Print again only this span: the line with "module ring_of_holes(count, ring_d, height)", the line with "obj.matrix_world = world", and all lines between them, exactly as given.

##### DATA SUPPLIED #####

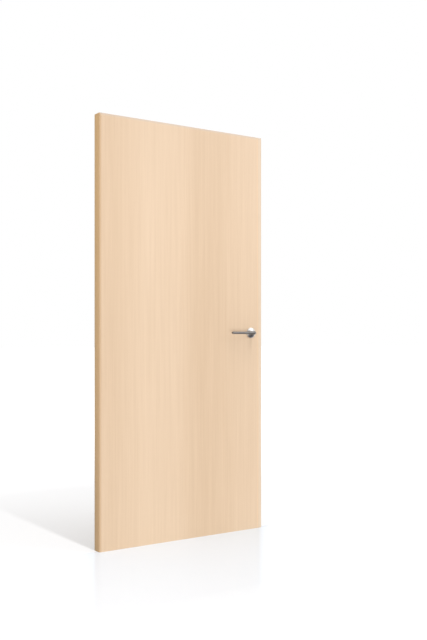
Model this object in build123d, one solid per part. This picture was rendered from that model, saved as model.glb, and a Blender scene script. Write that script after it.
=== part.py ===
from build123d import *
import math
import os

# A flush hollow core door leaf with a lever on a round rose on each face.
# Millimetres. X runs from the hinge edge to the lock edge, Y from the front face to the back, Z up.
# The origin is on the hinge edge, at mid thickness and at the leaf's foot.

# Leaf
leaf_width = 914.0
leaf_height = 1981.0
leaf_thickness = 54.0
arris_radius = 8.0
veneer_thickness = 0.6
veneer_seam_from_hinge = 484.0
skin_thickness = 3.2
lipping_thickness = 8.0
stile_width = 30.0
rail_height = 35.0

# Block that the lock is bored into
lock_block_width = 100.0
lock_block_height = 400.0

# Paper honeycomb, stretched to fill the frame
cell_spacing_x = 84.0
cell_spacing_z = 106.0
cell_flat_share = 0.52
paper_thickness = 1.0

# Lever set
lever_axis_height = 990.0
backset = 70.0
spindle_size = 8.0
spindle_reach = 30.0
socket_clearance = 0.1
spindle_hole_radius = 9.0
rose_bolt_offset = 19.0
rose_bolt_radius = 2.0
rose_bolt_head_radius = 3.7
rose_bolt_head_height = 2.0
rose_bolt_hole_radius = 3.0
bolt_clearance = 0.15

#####
##### DATA SUPPLIED #####

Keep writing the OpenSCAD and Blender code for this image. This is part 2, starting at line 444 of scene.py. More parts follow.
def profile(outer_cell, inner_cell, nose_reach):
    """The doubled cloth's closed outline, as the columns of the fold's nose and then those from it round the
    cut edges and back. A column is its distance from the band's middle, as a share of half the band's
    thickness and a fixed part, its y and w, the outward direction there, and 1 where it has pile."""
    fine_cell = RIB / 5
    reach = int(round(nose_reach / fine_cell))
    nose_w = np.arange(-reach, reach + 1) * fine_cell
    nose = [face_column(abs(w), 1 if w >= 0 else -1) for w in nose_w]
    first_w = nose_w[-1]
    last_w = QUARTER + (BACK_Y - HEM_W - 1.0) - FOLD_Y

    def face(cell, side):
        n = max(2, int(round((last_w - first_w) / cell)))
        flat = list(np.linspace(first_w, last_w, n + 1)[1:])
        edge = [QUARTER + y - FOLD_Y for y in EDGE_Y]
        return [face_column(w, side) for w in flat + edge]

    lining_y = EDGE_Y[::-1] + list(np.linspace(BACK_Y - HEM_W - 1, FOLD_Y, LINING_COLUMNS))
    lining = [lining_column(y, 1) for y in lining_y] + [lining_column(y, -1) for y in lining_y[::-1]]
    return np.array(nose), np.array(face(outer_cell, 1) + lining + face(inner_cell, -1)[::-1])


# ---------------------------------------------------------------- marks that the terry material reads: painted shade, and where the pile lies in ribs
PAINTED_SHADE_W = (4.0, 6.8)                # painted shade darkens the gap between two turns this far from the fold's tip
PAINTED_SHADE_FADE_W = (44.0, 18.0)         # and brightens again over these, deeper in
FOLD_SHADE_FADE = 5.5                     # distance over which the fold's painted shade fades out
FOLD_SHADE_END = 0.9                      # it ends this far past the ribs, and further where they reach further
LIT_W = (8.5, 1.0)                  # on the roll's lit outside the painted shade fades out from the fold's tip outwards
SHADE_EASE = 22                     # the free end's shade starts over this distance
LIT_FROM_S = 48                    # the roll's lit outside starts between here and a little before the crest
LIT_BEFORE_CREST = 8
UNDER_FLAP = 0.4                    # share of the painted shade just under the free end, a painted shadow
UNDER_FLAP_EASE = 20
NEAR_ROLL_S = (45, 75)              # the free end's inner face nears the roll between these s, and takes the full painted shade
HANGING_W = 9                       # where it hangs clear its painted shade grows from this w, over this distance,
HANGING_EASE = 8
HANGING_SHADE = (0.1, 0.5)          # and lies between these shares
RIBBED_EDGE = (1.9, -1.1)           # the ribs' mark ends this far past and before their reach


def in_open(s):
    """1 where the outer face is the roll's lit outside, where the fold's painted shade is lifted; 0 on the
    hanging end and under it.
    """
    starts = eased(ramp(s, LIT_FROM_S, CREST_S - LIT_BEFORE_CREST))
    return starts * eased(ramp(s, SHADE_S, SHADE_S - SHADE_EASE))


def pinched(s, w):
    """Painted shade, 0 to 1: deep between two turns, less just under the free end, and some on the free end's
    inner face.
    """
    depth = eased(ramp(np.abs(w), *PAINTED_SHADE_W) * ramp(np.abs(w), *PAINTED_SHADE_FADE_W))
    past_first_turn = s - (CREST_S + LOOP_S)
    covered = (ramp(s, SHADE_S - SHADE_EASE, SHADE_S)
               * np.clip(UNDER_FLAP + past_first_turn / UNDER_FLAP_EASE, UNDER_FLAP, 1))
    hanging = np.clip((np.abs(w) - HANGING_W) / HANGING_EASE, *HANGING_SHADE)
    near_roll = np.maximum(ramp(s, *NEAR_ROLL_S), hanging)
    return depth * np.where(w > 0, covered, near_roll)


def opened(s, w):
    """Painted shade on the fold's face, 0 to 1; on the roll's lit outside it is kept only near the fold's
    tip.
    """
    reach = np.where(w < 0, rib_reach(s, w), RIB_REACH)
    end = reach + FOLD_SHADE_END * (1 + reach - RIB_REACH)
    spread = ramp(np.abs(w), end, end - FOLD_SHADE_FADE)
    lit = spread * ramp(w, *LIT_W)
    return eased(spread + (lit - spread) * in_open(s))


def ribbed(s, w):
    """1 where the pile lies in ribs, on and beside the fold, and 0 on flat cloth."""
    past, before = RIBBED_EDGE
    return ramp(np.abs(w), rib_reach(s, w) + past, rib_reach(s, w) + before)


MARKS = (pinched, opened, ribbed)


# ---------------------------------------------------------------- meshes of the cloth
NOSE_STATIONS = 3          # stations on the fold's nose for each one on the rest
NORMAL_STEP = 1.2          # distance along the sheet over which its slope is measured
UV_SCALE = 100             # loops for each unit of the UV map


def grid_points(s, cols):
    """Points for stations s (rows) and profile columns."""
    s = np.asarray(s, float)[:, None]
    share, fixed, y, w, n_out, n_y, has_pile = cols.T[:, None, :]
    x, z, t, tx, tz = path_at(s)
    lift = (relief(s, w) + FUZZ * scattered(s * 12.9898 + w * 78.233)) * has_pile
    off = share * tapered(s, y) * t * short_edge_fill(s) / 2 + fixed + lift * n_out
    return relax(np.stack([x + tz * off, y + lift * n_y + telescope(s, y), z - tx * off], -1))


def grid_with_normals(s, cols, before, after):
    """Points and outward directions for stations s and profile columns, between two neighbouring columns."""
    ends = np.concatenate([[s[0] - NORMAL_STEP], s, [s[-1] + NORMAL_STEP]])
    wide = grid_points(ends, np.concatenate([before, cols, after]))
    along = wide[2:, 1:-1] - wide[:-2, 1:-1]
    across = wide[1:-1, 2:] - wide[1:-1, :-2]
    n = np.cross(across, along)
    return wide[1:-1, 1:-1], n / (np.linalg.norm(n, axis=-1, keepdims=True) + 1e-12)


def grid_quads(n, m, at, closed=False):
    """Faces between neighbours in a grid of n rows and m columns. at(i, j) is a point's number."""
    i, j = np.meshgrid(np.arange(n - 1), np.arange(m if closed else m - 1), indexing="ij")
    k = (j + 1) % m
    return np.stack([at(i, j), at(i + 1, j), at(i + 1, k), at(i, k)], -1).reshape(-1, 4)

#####
##### DATA SUPPLIED #####

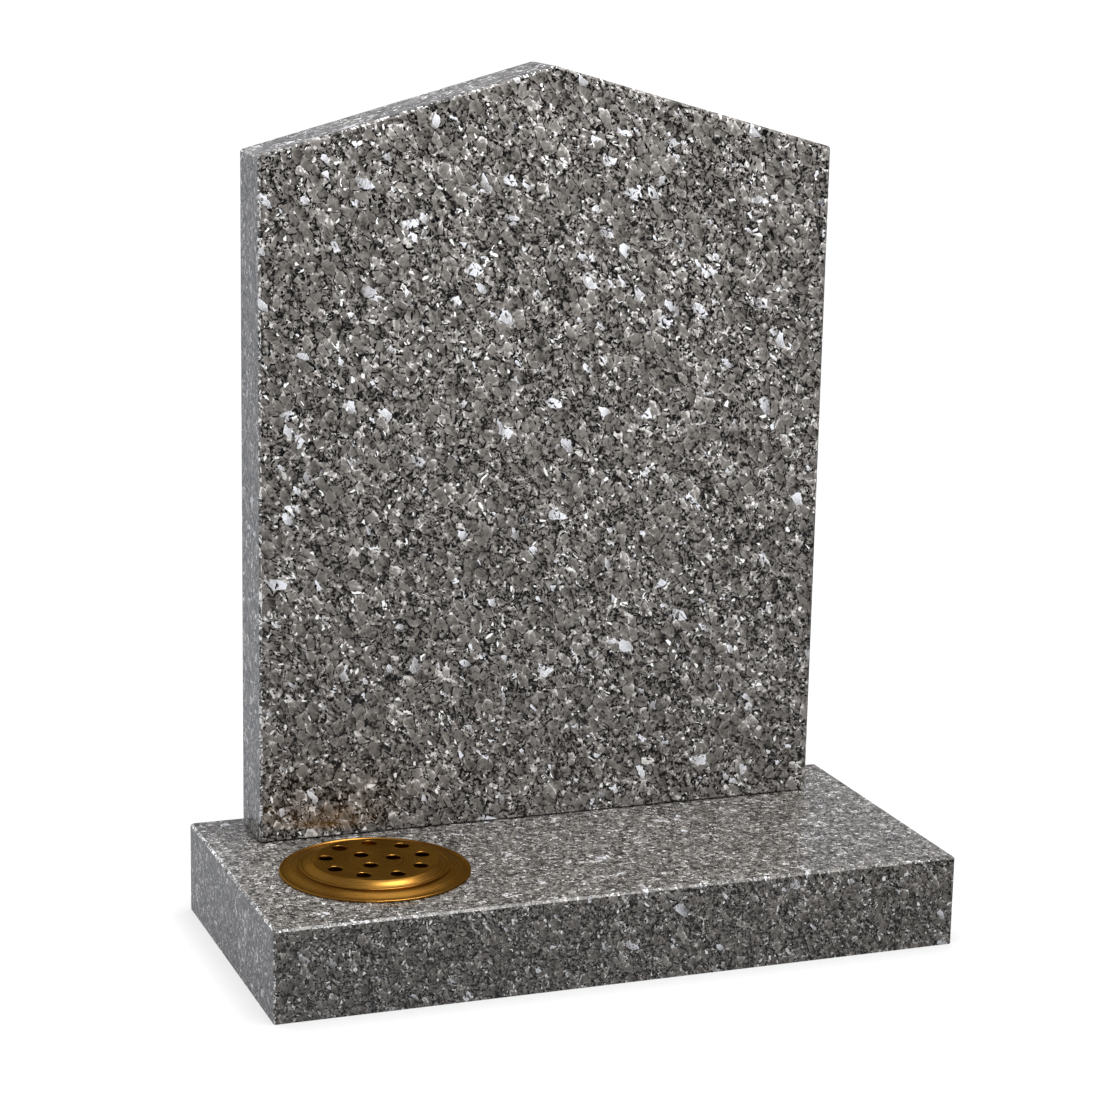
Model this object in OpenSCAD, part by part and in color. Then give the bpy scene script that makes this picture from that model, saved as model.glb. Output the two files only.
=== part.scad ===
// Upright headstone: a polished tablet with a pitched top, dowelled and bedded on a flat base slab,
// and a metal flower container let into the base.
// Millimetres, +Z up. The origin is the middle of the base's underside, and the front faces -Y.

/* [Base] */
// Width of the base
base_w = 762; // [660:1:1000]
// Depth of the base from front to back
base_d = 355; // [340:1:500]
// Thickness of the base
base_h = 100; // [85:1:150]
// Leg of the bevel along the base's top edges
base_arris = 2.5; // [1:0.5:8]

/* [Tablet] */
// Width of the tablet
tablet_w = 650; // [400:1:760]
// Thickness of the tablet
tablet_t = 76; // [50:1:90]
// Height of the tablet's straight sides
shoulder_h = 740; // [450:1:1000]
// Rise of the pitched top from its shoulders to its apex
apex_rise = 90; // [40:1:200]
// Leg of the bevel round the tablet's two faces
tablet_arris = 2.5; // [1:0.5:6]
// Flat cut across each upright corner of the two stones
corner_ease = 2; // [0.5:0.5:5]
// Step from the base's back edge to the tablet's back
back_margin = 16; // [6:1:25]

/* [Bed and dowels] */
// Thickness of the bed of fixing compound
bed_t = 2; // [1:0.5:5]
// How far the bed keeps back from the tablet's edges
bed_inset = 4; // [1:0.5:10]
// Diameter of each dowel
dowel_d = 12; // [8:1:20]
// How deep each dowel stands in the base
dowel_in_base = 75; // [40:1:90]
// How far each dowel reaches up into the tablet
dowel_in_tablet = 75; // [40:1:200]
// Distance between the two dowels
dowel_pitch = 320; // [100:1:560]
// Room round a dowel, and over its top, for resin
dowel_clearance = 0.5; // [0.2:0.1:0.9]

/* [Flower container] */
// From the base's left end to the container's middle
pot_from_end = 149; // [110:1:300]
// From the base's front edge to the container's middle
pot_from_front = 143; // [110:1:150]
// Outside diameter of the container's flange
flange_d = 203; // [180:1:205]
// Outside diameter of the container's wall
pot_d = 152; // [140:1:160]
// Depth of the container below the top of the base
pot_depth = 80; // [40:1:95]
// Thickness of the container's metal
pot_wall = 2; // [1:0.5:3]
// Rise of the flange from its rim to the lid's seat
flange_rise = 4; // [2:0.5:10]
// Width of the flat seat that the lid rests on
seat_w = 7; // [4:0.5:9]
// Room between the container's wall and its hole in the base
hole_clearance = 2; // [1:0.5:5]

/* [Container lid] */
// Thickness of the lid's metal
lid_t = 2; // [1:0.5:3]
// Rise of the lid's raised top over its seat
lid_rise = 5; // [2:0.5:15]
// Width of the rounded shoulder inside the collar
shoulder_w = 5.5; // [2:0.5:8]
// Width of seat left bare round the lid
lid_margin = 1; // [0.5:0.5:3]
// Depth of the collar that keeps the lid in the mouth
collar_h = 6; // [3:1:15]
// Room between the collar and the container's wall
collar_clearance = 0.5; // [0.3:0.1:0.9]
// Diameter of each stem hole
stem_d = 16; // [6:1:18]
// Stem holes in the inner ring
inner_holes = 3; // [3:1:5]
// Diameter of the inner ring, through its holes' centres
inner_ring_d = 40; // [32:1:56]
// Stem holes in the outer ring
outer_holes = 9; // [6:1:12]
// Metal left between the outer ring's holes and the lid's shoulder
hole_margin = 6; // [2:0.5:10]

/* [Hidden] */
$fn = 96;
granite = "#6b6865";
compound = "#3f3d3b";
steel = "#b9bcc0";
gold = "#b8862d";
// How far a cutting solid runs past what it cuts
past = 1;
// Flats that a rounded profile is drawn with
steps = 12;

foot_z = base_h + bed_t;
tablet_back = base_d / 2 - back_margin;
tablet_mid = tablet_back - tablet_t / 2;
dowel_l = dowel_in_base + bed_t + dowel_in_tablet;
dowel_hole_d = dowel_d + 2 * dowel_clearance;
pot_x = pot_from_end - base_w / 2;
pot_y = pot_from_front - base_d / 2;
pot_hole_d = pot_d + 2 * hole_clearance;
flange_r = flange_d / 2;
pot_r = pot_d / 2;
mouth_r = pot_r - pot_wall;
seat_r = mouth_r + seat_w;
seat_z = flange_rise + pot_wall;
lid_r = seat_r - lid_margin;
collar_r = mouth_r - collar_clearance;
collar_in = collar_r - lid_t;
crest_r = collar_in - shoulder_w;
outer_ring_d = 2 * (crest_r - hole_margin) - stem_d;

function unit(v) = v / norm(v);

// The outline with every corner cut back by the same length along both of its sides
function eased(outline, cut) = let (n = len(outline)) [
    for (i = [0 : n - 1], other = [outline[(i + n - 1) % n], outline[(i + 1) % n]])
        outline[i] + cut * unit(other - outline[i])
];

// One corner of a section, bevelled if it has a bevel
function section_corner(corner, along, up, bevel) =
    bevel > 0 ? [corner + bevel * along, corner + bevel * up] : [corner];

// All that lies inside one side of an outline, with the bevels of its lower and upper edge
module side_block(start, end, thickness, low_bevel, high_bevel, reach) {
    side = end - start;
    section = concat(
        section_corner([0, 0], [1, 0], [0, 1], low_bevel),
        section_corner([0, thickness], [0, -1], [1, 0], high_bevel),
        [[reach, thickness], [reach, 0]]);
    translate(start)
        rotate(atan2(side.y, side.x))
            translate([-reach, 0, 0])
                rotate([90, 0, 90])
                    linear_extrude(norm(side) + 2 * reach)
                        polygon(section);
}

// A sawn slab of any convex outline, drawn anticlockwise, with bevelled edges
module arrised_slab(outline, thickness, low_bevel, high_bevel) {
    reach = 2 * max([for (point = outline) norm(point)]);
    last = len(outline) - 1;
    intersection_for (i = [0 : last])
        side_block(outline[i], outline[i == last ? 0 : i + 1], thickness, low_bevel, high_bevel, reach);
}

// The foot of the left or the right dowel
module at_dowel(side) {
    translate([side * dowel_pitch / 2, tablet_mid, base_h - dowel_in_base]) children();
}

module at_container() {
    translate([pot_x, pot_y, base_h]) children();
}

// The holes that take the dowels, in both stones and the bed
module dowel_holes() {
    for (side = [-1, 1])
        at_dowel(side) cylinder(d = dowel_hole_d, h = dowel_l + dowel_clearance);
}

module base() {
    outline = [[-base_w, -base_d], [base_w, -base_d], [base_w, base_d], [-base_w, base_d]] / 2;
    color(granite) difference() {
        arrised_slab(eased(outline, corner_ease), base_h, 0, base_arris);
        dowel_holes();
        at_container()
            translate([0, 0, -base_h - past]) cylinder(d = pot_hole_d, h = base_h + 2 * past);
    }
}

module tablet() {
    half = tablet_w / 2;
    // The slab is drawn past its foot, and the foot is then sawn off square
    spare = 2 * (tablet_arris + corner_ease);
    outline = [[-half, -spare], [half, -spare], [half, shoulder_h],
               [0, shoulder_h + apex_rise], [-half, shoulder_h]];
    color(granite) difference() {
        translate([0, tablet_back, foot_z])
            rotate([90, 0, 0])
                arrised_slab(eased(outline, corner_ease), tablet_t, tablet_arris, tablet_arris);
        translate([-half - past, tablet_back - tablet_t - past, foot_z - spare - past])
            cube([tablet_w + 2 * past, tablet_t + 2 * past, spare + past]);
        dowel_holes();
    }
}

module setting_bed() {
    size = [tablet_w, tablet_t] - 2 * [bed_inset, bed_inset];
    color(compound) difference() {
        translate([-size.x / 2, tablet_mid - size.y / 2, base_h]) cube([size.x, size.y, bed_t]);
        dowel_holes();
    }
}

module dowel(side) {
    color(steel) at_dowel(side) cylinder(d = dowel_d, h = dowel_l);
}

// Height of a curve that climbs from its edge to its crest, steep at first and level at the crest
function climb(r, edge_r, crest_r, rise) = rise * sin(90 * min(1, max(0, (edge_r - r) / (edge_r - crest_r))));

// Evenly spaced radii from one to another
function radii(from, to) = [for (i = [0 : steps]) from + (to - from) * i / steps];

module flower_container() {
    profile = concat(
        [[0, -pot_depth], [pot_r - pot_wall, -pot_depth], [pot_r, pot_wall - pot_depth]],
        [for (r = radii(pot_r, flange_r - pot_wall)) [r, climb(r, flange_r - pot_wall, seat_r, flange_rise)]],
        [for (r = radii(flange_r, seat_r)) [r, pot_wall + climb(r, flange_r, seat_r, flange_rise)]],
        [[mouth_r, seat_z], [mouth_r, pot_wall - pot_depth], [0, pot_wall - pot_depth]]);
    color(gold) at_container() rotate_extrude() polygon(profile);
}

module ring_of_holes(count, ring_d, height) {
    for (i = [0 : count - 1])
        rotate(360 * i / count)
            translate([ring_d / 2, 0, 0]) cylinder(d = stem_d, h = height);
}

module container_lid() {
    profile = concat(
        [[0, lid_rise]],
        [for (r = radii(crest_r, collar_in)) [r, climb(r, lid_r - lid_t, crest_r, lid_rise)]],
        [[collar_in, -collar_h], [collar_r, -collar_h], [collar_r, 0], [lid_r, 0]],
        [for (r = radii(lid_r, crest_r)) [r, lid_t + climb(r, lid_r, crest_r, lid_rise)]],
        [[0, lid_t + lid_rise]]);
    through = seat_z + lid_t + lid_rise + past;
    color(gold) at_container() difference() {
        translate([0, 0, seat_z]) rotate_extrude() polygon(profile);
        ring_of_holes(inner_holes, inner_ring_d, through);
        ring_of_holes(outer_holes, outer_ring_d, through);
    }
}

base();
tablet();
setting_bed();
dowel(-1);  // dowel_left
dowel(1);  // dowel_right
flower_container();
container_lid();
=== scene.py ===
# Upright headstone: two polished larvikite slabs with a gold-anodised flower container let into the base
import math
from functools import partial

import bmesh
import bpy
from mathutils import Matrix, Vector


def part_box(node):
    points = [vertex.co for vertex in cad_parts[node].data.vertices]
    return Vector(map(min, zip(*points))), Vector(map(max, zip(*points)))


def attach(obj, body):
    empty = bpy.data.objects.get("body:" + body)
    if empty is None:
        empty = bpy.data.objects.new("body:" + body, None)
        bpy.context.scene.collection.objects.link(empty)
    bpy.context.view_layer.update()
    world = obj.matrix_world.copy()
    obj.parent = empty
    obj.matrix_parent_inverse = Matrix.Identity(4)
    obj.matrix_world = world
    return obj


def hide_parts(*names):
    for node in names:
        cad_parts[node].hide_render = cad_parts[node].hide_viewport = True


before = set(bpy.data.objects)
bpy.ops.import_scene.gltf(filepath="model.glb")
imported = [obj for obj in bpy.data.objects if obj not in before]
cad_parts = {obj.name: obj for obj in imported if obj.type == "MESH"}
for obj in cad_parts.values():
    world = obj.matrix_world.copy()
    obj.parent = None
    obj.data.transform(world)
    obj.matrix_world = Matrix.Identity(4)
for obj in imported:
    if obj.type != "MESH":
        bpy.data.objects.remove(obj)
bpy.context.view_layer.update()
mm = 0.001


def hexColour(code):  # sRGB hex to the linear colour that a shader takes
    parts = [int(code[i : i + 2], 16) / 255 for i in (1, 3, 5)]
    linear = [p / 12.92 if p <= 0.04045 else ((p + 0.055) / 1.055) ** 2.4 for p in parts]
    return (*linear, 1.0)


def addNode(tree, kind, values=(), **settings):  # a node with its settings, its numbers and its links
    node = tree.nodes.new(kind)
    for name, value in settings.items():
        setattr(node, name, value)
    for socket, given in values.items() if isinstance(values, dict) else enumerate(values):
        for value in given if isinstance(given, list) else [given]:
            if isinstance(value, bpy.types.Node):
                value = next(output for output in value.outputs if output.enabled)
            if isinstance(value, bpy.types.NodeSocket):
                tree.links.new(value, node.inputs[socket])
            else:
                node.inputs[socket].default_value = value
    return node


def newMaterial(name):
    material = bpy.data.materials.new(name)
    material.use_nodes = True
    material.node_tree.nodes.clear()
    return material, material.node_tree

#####

--- RESULT ---
module ring_of_holes(count, ring_d, height) {
    for (i = [0 : count - 1])
        rotate(360 * i / count)
            translate([ring_d / 2, 0, 0]) cylinder(d = stem_d, h = height);
}

module container_lid() {
    profile = concat(
        [[0, lid_rise]],
        [for (r = radii(crest_r, collar_in)) [r, climb(r, lid_r - lid_t, crest_r, lid_rise)]],
        [[collar_in, -collar_h], [collar_r, -collar_h], [collar_r, 0], [lid_r, 0]],
        [for (r = radii(lid_r, crest_r)) [r, lid_t + climb(r, lid_r, crest_r, lid_rise)]],
        [[0, lid_t + lid_rise]]);
    through = seat_z + lid_t + lid_rise + past;
    color(gold) at_container() difference() {
        translate([0, 0, seat_z]) rotate_extrude() polygon(profile);
        ring_of_holes(inner_holes, inner_ring_d, through);
        ring_of_holes(outer_holes, outer_ring_d, through);
    }
}

base();
tablet();
setting_bed();
dowel(-1);  // dowel_left
dowel(1);  // dowel_right
flower_container();
container_lid();
=== scene.py ===
# Upright headstone: two polished larvikite slabs with a gold-anodised flower container let into the base
import math
from functools import partial

import bmesh
import bpy
from mathutils import Matrix, Vector


def part_box(node):
    points = [vertex.co for vertex in cad_parts[node].data.vertices]
    return Vector(map(min, zip(*points))), Vector(map(max, zip(*points)))


def attach(obj, body):
    empty = bpy.data.objects.get("body:" + body)
    if empty is None:
        empty = bpy.data.objects.new("body:" + body, None)
        bpy.context.scene.collection.objects.link(empty)
    bpy.context.view_layer.update()
    world = obj.matrix_world.copy()
    obj.parent = empty
    obj.matrix_parent_inverse = Matrix.Identity(4)
    obj.matrix_world = world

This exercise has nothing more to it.